El coste del despido, un tabú
En el Derecho del Trabajo español hay temas que son tabú, que vienen cargados con un valor simbólico muy importante que condiciona el tratamiento que reciben del legislador laboral y de los interlocutores sociales. El más evidente, en las últimas dos décadas, lo ha sido sin duda alguna el coste del despido, a pesar de las constantes críticas vertidas desde sectores empresariales.
En los años ochenta, los poderes públicos no fueron sensibles a las demandas de abaratamiento del despido, y sus indemnizaciones se mantuvieron inalteradas tras las sucesivas reformas laborales. Pero sí se notó la preocupación por los potenciales efectos sobre el empleo de esta opción. Para evitarlos se promovió la contratación temporal, que permitía a las empresas evitar el coste del despido al extinguirse los contratos por sí mismos. En vez de por la flexibilidad de salida se optó por la de entrada, diseñando una solución, el contrato temporal, que 10 años después se ha convertido en el principal problema del mercado de trabajo.
La reforma laboral de 1994, tan decidida en otros aspectos, no se atrevió sin embargo a tocar éste. Se prefirió poner todo el énfasis en la flexibilidad interna, y en facilitar de alguna manera los despidos en sus aspectos procesales y en sus causas, pero sin alterar su coste. A partir de la segunda mitad de los noventa estaba claro que hacían falta medidas más incisivas, y los interlocutores sociales se plantearon reducir directamente el coste del despido. Pero eso no se podía hacer abiertamente, modificando los correspondientes artículos del Estatuto de los Trabajadores para todos los contratos vigentes, o los nuevos.

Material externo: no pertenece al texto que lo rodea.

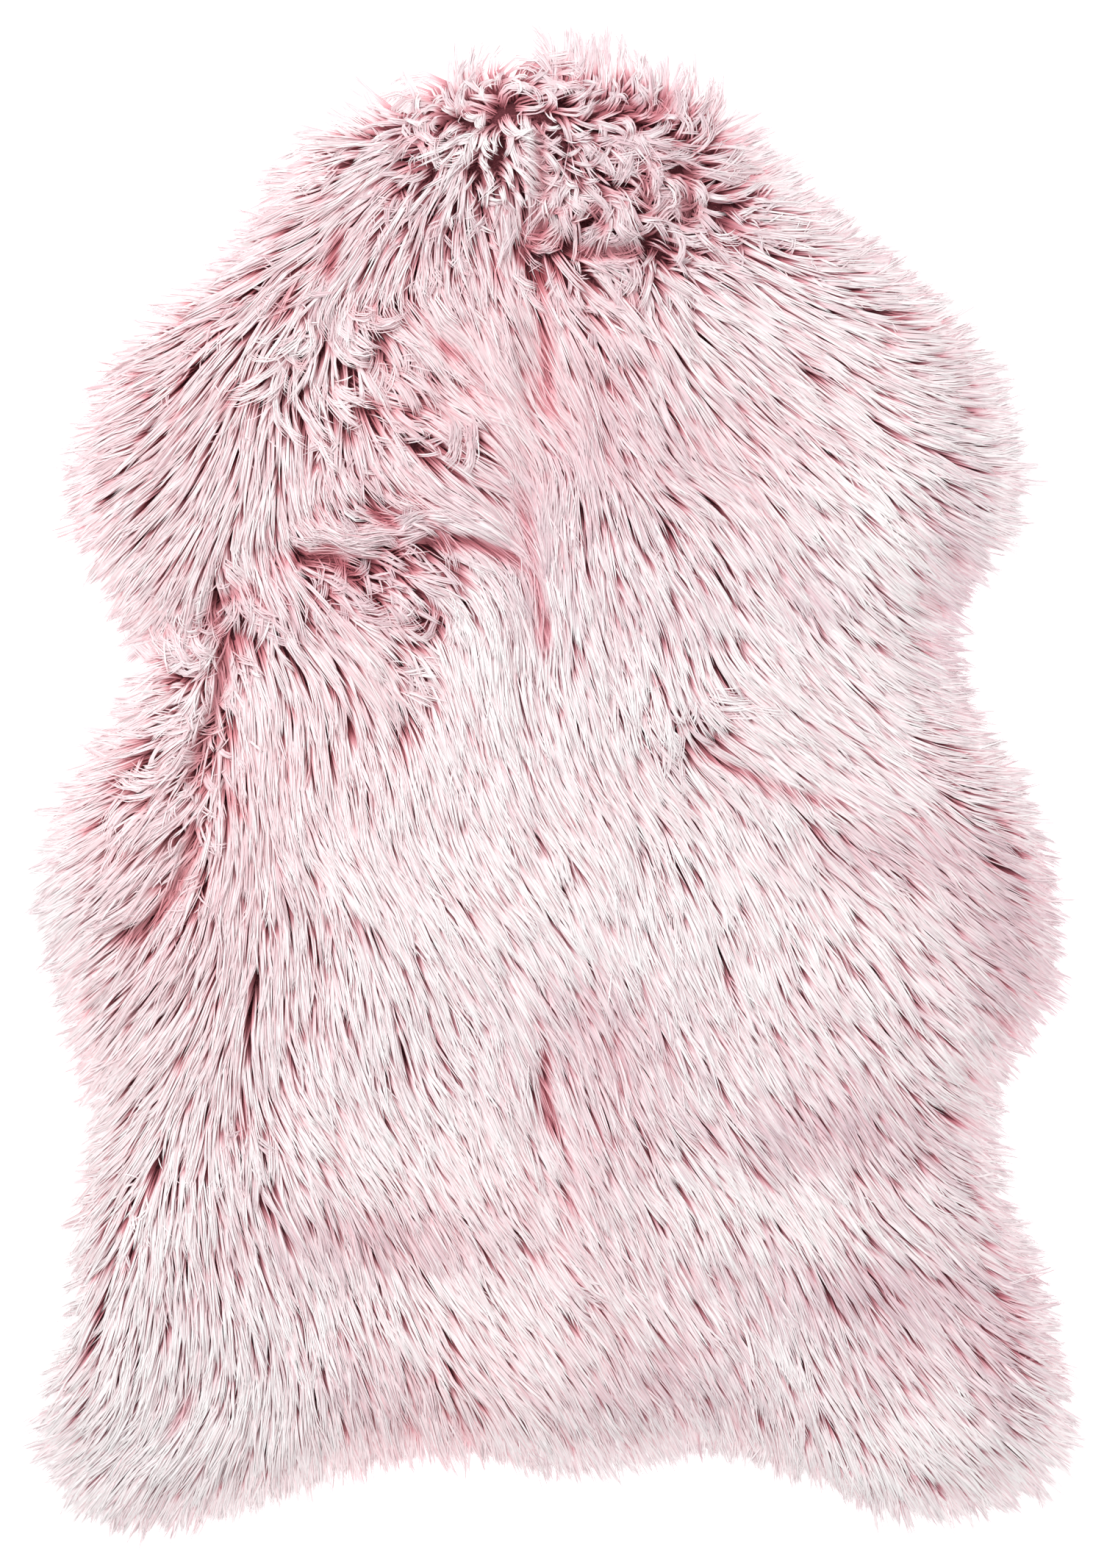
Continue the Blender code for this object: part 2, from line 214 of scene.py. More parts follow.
# %% Strokes over the chart: x and y in mm, heading, half width in mm of the patch that they turn
STROKES = (
    # the neck
    (-83, 439, 130, 16), (-58, 449, 118, 14), (-23, 449, 40, 14), (-17, 434, 330, 10), (16, 443, 85, 16),
    (36, 439, 82, 16), (60, 435, 90, 14), (80, 429, 40, 12), (89, 409, 18, 14), (102, 417, 20, 14),
    (100, 397, 5, 14), (99, 373, 352, 14), (100, 356, 330, 14), (95, 334, 312, 14), (56, 316, 305, 14),
    (23, 314, 308, 14), (-4, 320, 280, 12), (-36, 334, 278, 16), (-50, 366, 284, 14), (-70, 354, 234, 14),
    (-59, 380, 262, 12), (-88, 393, 230, 14), (-83, 377, 216, 14), (-36, 379, 303, 10),
    (-20, 386, 318, 10), (10, 391, 308, 12), (5, 377, 285, 10), (30, 400, 12, 12), (43, 380, 345, 12),
    (36, 364, 350, 12), (12, 347, 355, 10), (10, 332, 345, 8), (43, 347, 262, 10), (76, 361, 30, 12),
    (67, 341, 0, 10), (-10, 340, 240, 10),
    # the shoulders
    (-156, 329, 218, 14), (-132, 331, 232, 10), (-112, 329, 238, 12), (-104, 306, 244, 12),
    (-128, 313, 230, 8), (-145, 304, 248, 10), (-160, 304, 236, 8), (-173, 289, 236, 14),
    (-162, 275, 226, 10), (-143, 278, 300, 10), (-110, 266, 310, 12), (-93, 272, 325, 12),
    (-87, 290, 310, 10), (-65, 280, 324, 12), (-104, 243, 336, 10), (-82, 226, 350, 12),
    (-64, 215, 326, 12), (-104, 220, 300, 10), (-93, 203, 305, 12), (-46, 198, 330, 14),
    (-46, 172, 328, 14), (-36, 150, 336, 12), (-26, 146, 330, 8), (3, 214, 322, 10), (5, 176, 262, 10),
    (-142, 208, 262, 14), (-10, 150, 284, 10), (26, 210, 268, 10), (29, 293, 318, 12), (46, 198, 308, 12),
    (80, 176, 330, 14), (98, 181, 326, 14), (69, 158, 286, 12), (92, 156, 292, 12),
    # the left flank and armpit, and the left hind leg
    (-240, -48, 224, 20), (-270, -60, 226, 20), (-244, -20, 221, 18), (-240, 25, 216, 18),
    (-240, 62, 218, 14), (-206, -28, 274, 12), (-203, -58, 268, 12), (-222, -98, 240, 14),
    (-188, -30, 276, 16), (-186, 30, 280, 16), (-186, 75, 285, 14), (-144, 142, 16, 12),
    (-114, 152, 32, 11), (-88, 160, 10, 10), (-62, 154, 342, 12), (-60, 128, 326, 12),
    (-120, 116, 316, 12), (-135, 98, 308, 12), (-104, 70, 296, 10), (-196, 128, 340, 8),
    (-250, -412, 224, 18), (-270, -420, 226, 16), (-215, -392, 238, 12),
    # the rim of the upper half
    (-250, 290, 220, 18), (-222, 322, 218, 18), (-192, 348, 214, 16), (-160, 378, 207, 16),
    (-130, 404, 196, 14), (-104, 424, 160, 14), (120, 400, 4, 14), (140, 375, 2, 14), (165, 345, 356, 16),
    (200, 310, 352, 16), (235, 280, 356, 16), (262, 250, 2, 16), (280, 215, 2, 16),
    # the right side
    (111, 32, 330, 14), (104, 10, 326, 10), (126, 46, 318, 14), (149, 6, 326, 12), (74, -13, 308, 12),
    (111, -28, 290, 14), (148, -28, 296, 14), (230, 39, 345, 16), (262, 12, 350, 16), (275, -13, 348, 16),
)  # fmt: skip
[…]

En vez de ello, se optó por mantener el régimen del despido para los contratos ordinarios, y por inventar un nuevo tipo de contrato, el de fomento de la contratación indefinida, para cuya extinción sí se preveía una indemnización más reducida, de 33 días. En el bien entendido de que a partir de ese momento la mayoría de los contratos indefinidos que se firmaran serían de este tipo, con indemnización reducida. Esto fue todo lo que se pudo hacer, y gracias a que se articuló mediante un acuerdo interconfederal para la estabilidad en el empleo. Fue una solución valiente e ingeniosa, pero también algo tramposa, porque ocultó la intención y el efecto de la medida, y el coste del despido no fue aparentemente alterado.
El último episodio hasta la fecha ha tenido lugar con la aprobación del decretazo. Ahora sí era el Gobierno el que quería abaratar el despido, amparado en su mayoría parlamentaria. Y aún así no se atrevió a hacerlo abiertamente, atacando la indemnización estatutaria, y se acudió a la supresión de los salarios de tramitación, con lo que se lograba el mismo resultado material sin que formalmente se redujera el coste del despido.
Si un lector poco avezado revisa el Estatuto de los Trabajadores quizás piense que la indemnización por despido improcedente se ha mantenido en los mismos términos en que fue establecida en 1980, esos famosos 20 o 45 días de salario por año de servicio de los que tanto abominan los empleadores españoles. Si mira con más cuidado verá que las cosas no son realmente así. Que un elevado número de trabajadores españoles no recibe indemnización alguna al extinguirse su contrato, por ser éste temporal, o que tiene derecho a una cantidad simbólica con esos ocho días de salario por año de servicio que el Estatuto les ha reconocido a partir de su reforma de 2001. Que la mayoría de los contratos indefinidos celebrados desde 1997 lo son con una indemnización reducida. Que al día de hoy los trabajadores no reciben salarios de tramitación, lo que reduce considerablemente la cantidad total que recibe en caso de despido improcedente. Para los empleadores, el coste del despido se ha reducido en una mayoría de los casos; para la legislación laboral, nada ha cambiado; el efecto tabú ha funcionado.